I think the same holds true for many of the systems that we're building today and that as our relationship with devices and systems and services move from occasional weekly, monthly or second-by-second basis to a continuous relationship, a conversation that we're starting to move towards stream-oriented thinking. So I've kind of been doing that for a few years and I'm applying that right now. So I probably seem weird and different to most regular developers.

   

7. How do you explain your approaches to these developers? I can understand batch processing; I have a big list and I run over it in a for loop. How do you work?

So if I was processing this big batch to give it to you or you'd give that to me a page at a time and I wouldn’t worry about the batch at all. I just worry about each page as it arrives. I would process it. So think of it and taking that batch and breaking it into a bunch of smaller batches. If you break the bunch of smaller batches then into a logical atomic indivisible unit, you have an individual event or message as the case may be. So for me these messages are actually discrete events, and I look at aggregations or compound effect in terms of calculating interesting results for some notion of interesting in real time continuously. So I might want to as people are buying things in my set of shops and my point of sales systems, I want to monitor my stock in real time so that I know that I need to get new stockings for some shop in London or I need to buy new hats for a shop in Manchester, for some strange reason there's a rush on hats. Go figure.

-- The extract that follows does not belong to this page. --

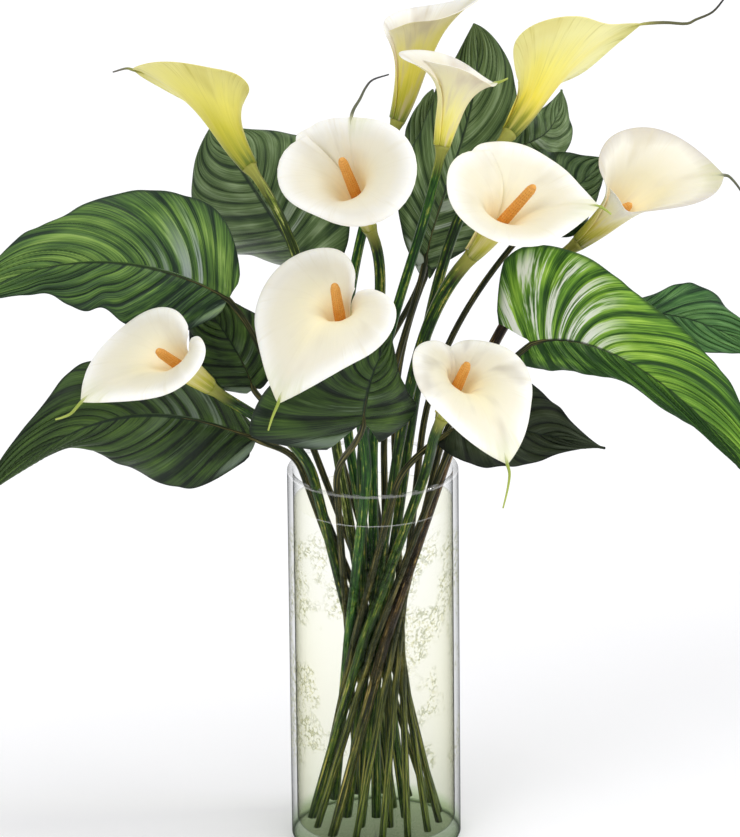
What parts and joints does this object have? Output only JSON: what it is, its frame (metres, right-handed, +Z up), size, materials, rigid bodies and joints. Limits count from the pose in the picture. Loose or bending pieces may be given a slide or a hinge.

So you want to get the right product into the right places at the right time because no one has an infinite amount of warehouse space. Now the manufacturing community which is a long time in my past where I worked, I worked in just time manufacturing environment, we didn’t have enough floor space to store the parts for the products that we were making. So I guess I got used at quite a young age to managing things like resources and capacity planning because it's kind of baked into me in terms of Six Sigma and other punishments like SEI CMM Level 5 developers that I luckily don’t have to worry about anything like this because we're all Agile and Agile is awesome.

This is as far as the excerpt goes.